Another project of Gupta’s is illuminating the dark parts of the moon. While many of us are enamored with the idea of living off-planet, and some tech giants are building crafts to get there, Gupta is helping to make living there a reality by inventing a key infrastructure component: a way to capture energy and transmit it reliably. As part of this project, Gupta was a chair of the panel on the development of a technology roadmap for NASA agency in the area of materials and manufacturing technologies, organized by the National Research Council.

While solar panels can gather energy in the light areas of the moon, expeditions to the dark areas — craters that have been dark for billions of years — are limited to the length of battery life. There are no Tesla charging stations yet!

As a part of NASA’s Artemis program, he is designing a solution that involves beaming energy with lasers from a lighted area to a dark area — a type of relay. As simple as this might sound, creating the laser paths and the technology that will convert laser energy into light and usable energy is no simple matter.

Besides finding out what is in craters, this technology lays the groundwork for powering many things needed for setting up operations on the moon, including charging unmanned aircraft, providing energy to high-altitude airships, power beaming from orbiting satellites to rovers on the moon, providing energy where power transmission lines are impractical or in remote locations, and providing energy to power remote sensors and instruments.

“This solution could also be used Earth-side for wirelessly transmitting energy to critical structures such as powering hospitals during a natural disaster,” Gupta said.

Speaking of the moon, Gupta is now using laser tech to find out if there are signs of extraterrestrial life on the moon, tech that could be used to explore Mars and beyond.

Gupta’s futurist innovations started early in his career. While working at Eastman Kodak Company, Gupta paved the way for optical recording technologies like CD’s by inventing a laser write-over method. Gen-Xers can thank Gupta for being able to create their own mix CDs — instead of using cassette tapes! — and others benefited from recording their favorite shows on DVDs before on-demand streaming. The company honored Gupta by inducting him into the Eastman Kodak Inventors Gallery in 1998.

The laser read-write technology for data storage is still being developed today for storing terabytes of data instead of gigs for long-term archiving and data backups.

Lasers seem to go everywhere, at least with Gupta at the helm. He is using lasers and light sources to detect corrosion on U.S. Navy ships, defects that are not visible or detectable under the paint, using other methods. This saves the Navy millions in repair costs because they only need to fix the ships that have faults. Before this solution, they had to do an overhaul on every ship periodically.

He is also using lasers to help test hypersonic aircraft materials. Lasers can simulate the type of heat and stress hypersonic flight imposes on materials. Besides being expedient, this also saves a lot of resources needed to simulate hypersonic flight in other ways. Traveling at Mach 5 is a tall order!

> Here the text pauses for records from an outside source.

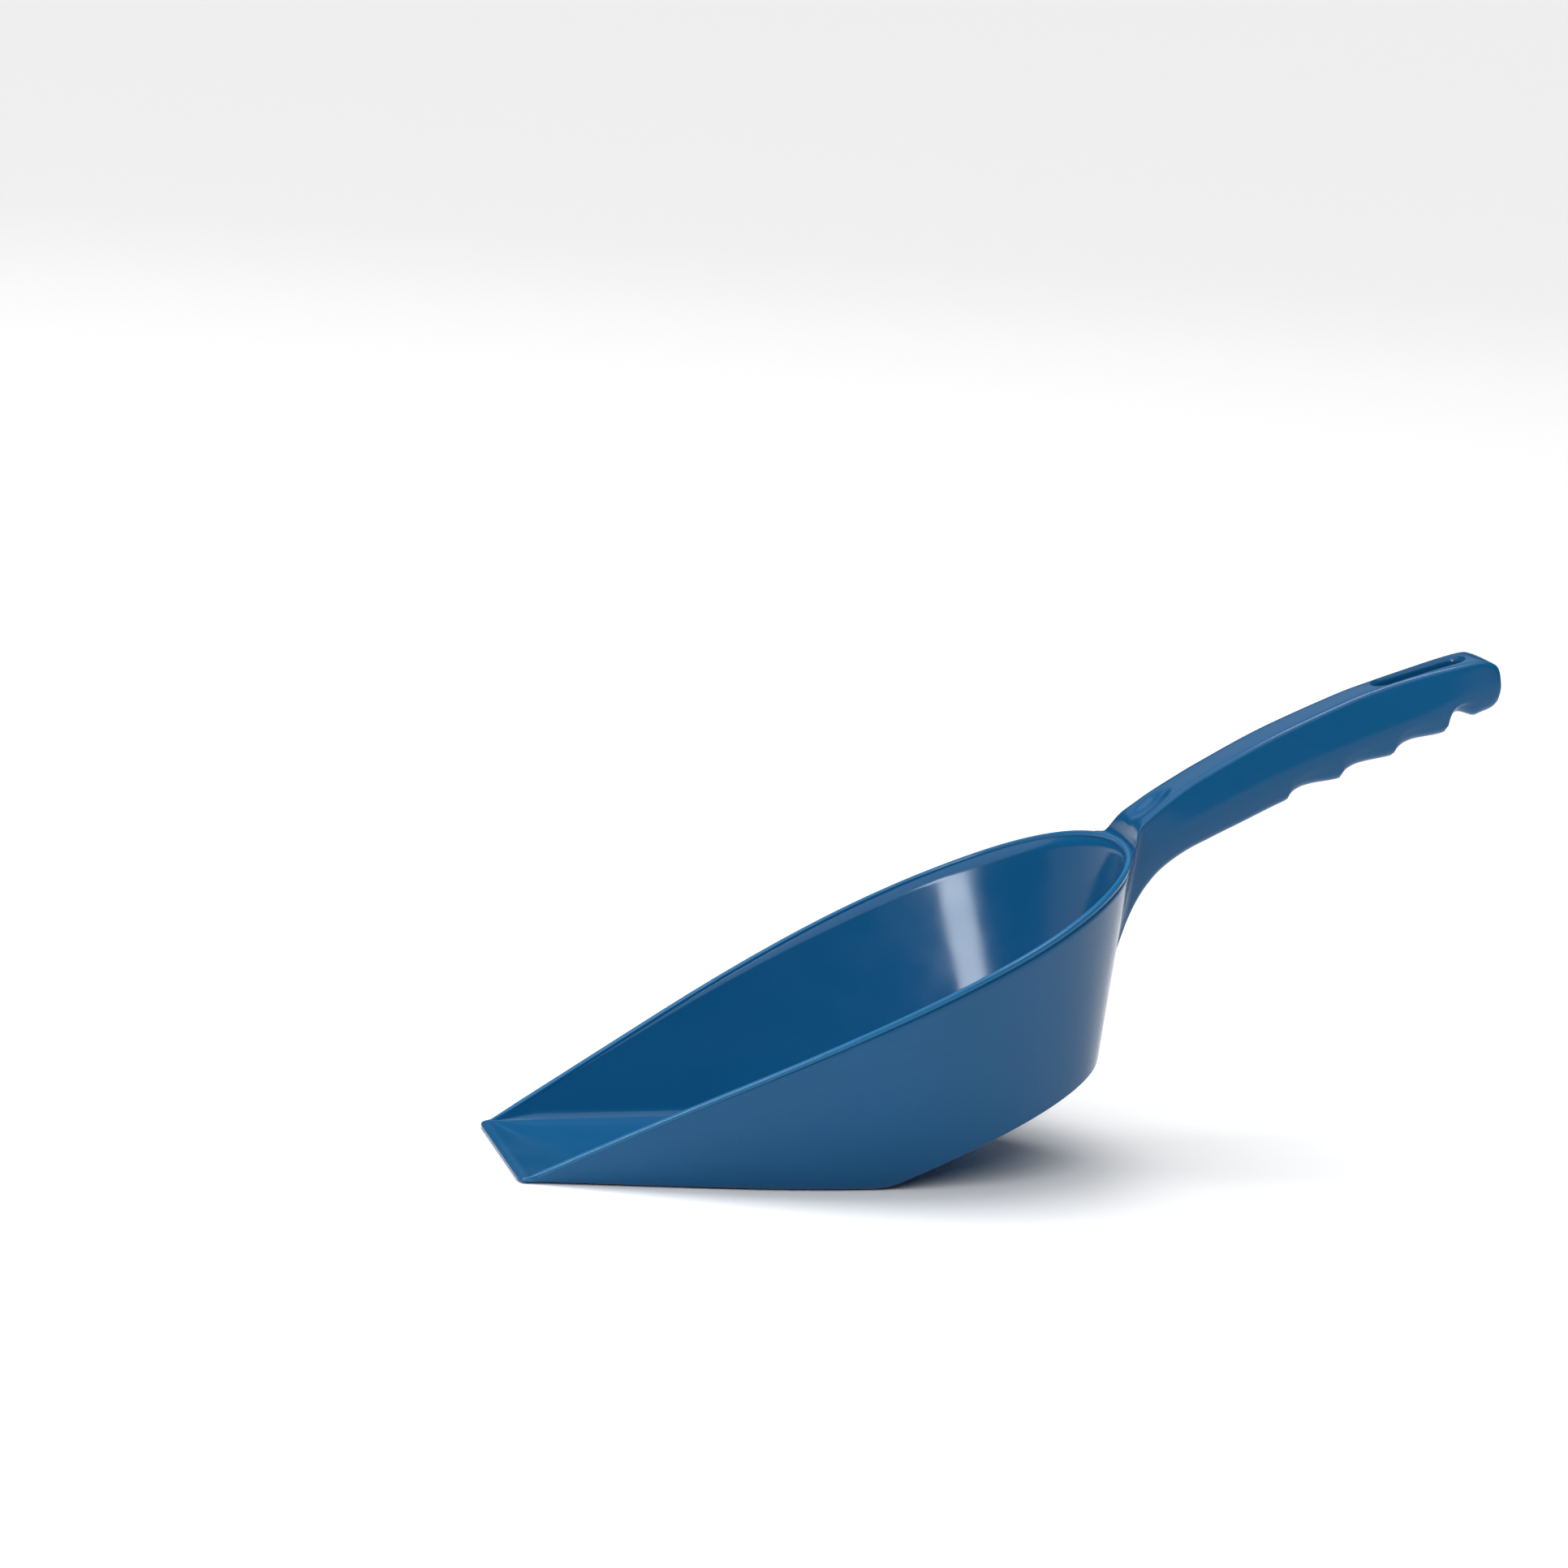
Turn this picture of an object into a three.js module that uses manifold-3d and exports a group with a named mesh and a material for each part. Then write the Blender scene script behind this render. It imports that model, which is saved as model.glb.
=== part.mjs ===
// A one-hand scoop for dry feed: a drafted bowl that is flat underneath from the lip to
// the middle, a sloping rear panel, a beaded rim that rises to the back, and an arched
// grip with four finger grooves and a hanging slot.
// Millimetres, +Z up. The lip points to -X, the grip to +X, and the flat base lies on Z = 0.
// The moulding is divided along its own creases into separate closed solids.

import * as THREE from 'three';
import { mergeVertices } from 'three/addons/utils/BufferGeometryUtils.js';
import Module from 'manifold-3d';

const wasm = await Module();
wasm.setup();

const radians = THREE.MathUtils.degToRad;

// Driving dimensions, counted along X from the lip.
const overallLength = 330;
const pieceGap = 0.3;

const wallThickness = 2.4;
const floorThickness = 2.8;
const lipThickness = 1.2;
const lipTaperLength = 7;
const lipCornerRadius = 3;

const lipHalfWidth = 32.5;
const sideFlare = Math.tan(radians(5.5));
const straightSideLength = 63;
const floorPlanLength = 199.8;
const sideFullness = 0.57;
const backFullness = 0.69;
const sideGrowthPerMm = 0.0085;
const backGrowthPerMm = 0.00022;

const rampStart = 121;
const rampAngle = radians(24.8);
const heelRadius = 13;
const rearWallStart = 150;

const rimBackX = 205;
const rimBackHeight = 109;
const rimCrown = 2.2;
const blockHeight = rimBackHeight + 20;
const beadHeight = 2.6;
const beadOverhang = 0.3;

const gripWidth = 20;
const topEdgeRadius = 4.5;
const underEdgeRadius = 7;
const stepX = 205.4;
const stepFootHeight = 110.4;
const firstGrooveX = 264;
const groovePitch = 18;
const grooveCount = 4;
const grooveRadius = 9;
const grooveDepth = 2.4;
const slotLength = 33;
const slotWidth = 9;
const slotCentreX = 305.4;
const slotCentreHeight = 159;
const slotTilt = radians(17);
const eyeStart = 281;
const eyeSeamHeight = 149;
const eyeSeamTilt = radians(23);

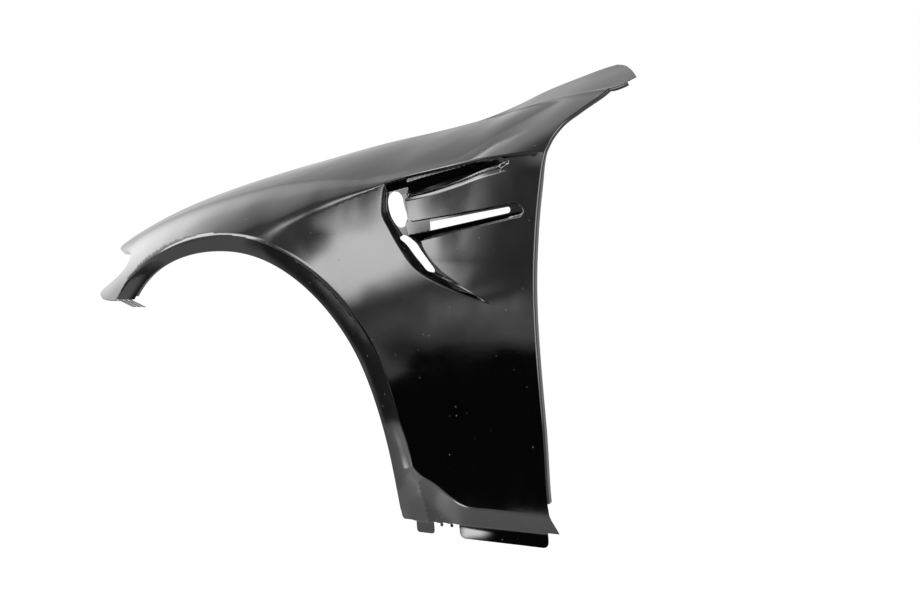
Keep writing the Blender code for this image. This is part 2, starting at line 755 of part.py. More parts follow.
def make_panel():
    verts, faces, runs = blank()
    bm, flat = pressed(verts, faces)
    edges = {name: edge_run(bm, flat, line, TRIMS[name]) for name, line in runs}
    front_end = fingers()[-1][0] - FINGER_GAP
    hung = [between(edges["sill"], flat, start, stop) for start, stop, *_ in fixings()]
    strips = [between(edges["bumper"], flat, start, stop) for start, stop in fingers()]
    bumper = between(edges["bumper"], flat, -math.inf, front_end)

    turn(bm, edges["arch"], [ARCH_FLANGE], lambda v: narrowed(v, flat, 0, ARCH_NARROW))
    turn(bm, edges["rear"], [REAR_FLANGE], lambda v: narrowed(v, flat, 1, REAR_NARROW))
    turn(bm, edges["cowl"], [FRONT_FLANGE])
    turn(bm, edges["hood"], [HOOD_FLANGE, HOOD_SEAT])
    turn(bm, edges["headlight"], [FRONT_FLANGE])
    turn(bm, bumper, [FRONT_FLANGE])
    for run in strips:
        finger(bm, run)
    for run, piece in zip(hung, fixings()):
        hang(bm, run, piece)

    origin = seat_point()
    for v in bm.verts:
        v.co = (v.co - origin) * MM
    mesh = bpy.data.meshes.new("fender_panel")
    bm.to_mesh(mesh)
    bm.free()
    mesh.shade_smooth()
    mesh.set_sharp_from_angle(angle=math.radians(SHARP))
    return mesh


def coat():
    """Black electrocoat on pressed steel."""
    material = bpy.data.materials.new("black_electrocoat")
    material.use_nodes = True
    shader = material.node_tree.nodes["Principled BSDF"]
    shader.inputs["Base Color"].default_value = (0.006, 0.006, 0.007, 1.0)
    shader.inputs["Roughness"].default_value = 0.28
    shader.inputs["Metallic"].default_value = 0.0
    return material


def build():
    for obj in list(bpy.data.objects):
        bpy.data.objects.remove(obj)
    fender = bpy.data.collections.new("fender")
    bpy.context.scene.collection.children.link(fender)
    panel = bpy.data.objects.new("fender_panel", make_panel())
    fender.objects.link(panel)
    panel.data.materials.append(coat())
    sheet = panel.modifiers.new("sheet thickness", "SOLIDIFY")
    sheet.thickness = SHEET * MM
    sheet.offset = -1.0


build()
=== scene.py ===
"""A left front fender in black electrocoat: one steel pressing, with a vent behind the wheel."""
import math

import bmesh
import bpy
import numpy as np
from mathutils import Matrix, Vector
from mathutils.geometry import delaunay_2d_cdt
from mathutils.kdtree import KDTree


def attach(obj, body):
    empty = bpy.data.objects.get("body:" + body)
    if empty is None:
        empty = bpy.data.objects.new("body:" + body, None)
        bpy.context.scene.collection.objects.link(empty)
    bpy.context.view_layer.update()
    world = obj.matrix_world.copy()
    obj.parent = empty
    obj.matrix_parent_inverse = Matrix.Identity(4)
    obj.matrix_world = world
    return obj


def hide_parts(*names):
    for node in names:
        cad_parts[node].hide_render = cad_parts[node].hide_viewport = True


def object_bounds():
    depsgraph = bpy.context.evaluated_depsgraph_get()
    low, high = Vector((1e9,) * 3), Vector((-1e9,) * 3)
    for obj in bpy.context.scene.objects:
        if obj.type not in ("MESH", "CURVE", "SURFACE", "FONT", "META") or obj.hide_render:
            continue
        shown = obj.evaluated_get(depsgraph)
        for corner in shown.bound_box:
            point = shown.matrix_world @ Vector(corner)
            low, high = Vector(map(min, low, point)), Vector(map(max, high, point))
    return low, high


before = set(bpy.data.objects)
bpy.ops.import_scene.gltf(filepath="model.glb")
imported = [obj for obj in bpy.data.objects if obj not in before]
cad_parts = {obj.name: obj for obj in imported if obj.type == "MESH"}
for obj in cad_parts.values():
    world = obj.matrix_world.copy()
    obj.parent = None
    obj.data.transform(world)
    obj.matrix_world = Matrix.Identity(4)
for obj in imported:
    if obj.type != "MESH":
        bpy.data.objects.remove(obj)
cad_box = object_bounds()

# Sizes are in millimetres, measured from the wheel centre and from the middle plane of the car.
MM = 0.001
SHEET = 1.0

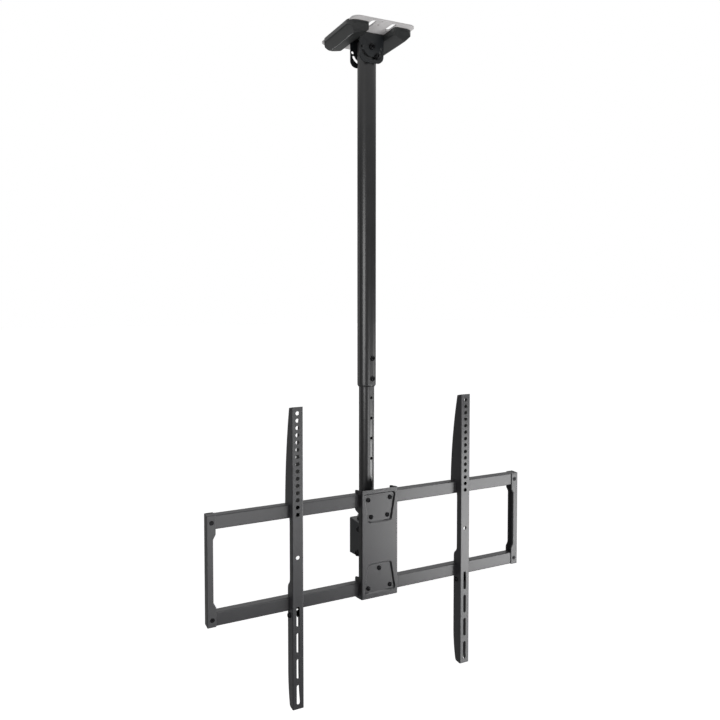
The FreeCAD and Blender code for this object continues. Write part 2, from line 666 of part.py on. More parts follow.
def head_housing():
    """Folded box, open to the front and below, that swivels on the hub."""
    hx = HOUSING_HALF_X
    deep = HOUSING_BACK_Y - HOUSING_FRONT_Y
    box = Part.makeBox(2 * hx, deep, HOUSING_HEIGHT, V(-hx, HOUSING_FRONT_Y, HOUSING_BOTTOM))
    upright = [e for e in box.Edges if e.BoundBox.ZLength > HOUSING_T and e.BoundBox.YMin > 0]
    over = [e for e in box.Edges if e.BoundBox.ZMin > HOUSING_TOP - TOUCH and e.BoundBox.YMax > 0]
    box = box.makeFillet(HOUSING_BEND, upright + over)
    inside = Part.makeBox(2 * (hx - HOUSING_T), deep, HOUSING_HEIGHT,
                          V(-hx + HOUSING_T, HOUSING_FRONT_Y - HOUSING_T, HOUSING_BOTTOM - HOUSING_TOP_T))
    shell = box.cut(inside)
    shell = shell.cut(rod(V(0, 0, HOUSING_TOP), -Z, HUB_STUD_D + 2 * RUN, 2 * HOUSING_TOP_T))
    wide = 4 * hx
    shell = shell.cut(rod(TILT_AXIS - X * (wide / 2), X, TILT_D + 2 * NUT_PLAY, wide))
    slot = arc_slot(TILT_AXIS, TILT_R, TILT_LOCK_D + 2 * BOLT_PLAY, TILT_LOCK_ANGLE - TILT_DOWN,
                    TILT_LOCK_ANGLE + TILT_UP, X, Z, Y, wide)
    shell = shell.cut(slot)
    front, low, foot = HOUSING_FRONT_Y - OVER, HOUSING_BOTTOM - OVER, HOUSING_BOTTOM + HOUSING_RISE
    back = HOUSING_BACK_Y - HOUSING_BEND
    below = [(front, low, 0), (back, low, 0), (back, HOUSING_BOTTOM, 0),
             (HOUSING_FRONT_Y + HOUSING_CHIN, foot, HOUSING_BEND), (front, foot + HOUSING_CHIN, 0)]
    return shell.cut(slab(below, yz(-wide), X * (2 * wide)))


YOKE_OUT_X = HOUSING_HALF_X - HOUSING_T - YOKE_PLAY
YOKE_IN_X = YOKE_OUT_X - YOKE_T
RECESS_BACK_Y = CENTRE_FRONT_Y + RECESS_DEPTH + CENTRE_T
YOKE_WEB_Y = RECESS_BACK_Y + YOKE_T
YOKE_WEB_TOP = HEAD_SCREW_UP + YOKE_MARGIN
YOKE_WEB_BOTTOM = HEAD_SCREW_DOWN - YOKE_MARGIN
YOKE_SIDE_TOP = TILT_LOCK_RISE + YOKE_OVER_LOCK
YOKE_SIDE_BOTTOM = -TILT_DROP - YOKE_UNDER_PIVOT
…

Gupta founded the NSF Industry/University Cooperative Research Center for Lasers and Plasmas at the University of Virginia. For seventeen years, the center has been a strong collaborative effort that has six university members and 22 industrial members, including General Motors and Lockheed Martin.

“The center is a really powerful collaboration,” Gupta said. “We are able to focus on practical applications so the projects can translate much more quickly into technology that is useful to society.

“The industry-university collaboration is also an important paradigm for students to experience.”

Gupta is the editor-in-chief of the handbook of photonics, a Fellow member of the Optical Society, a Fellow of the IEEE Society, and has more than 250 scientific journal publications and 30 patents to his credit.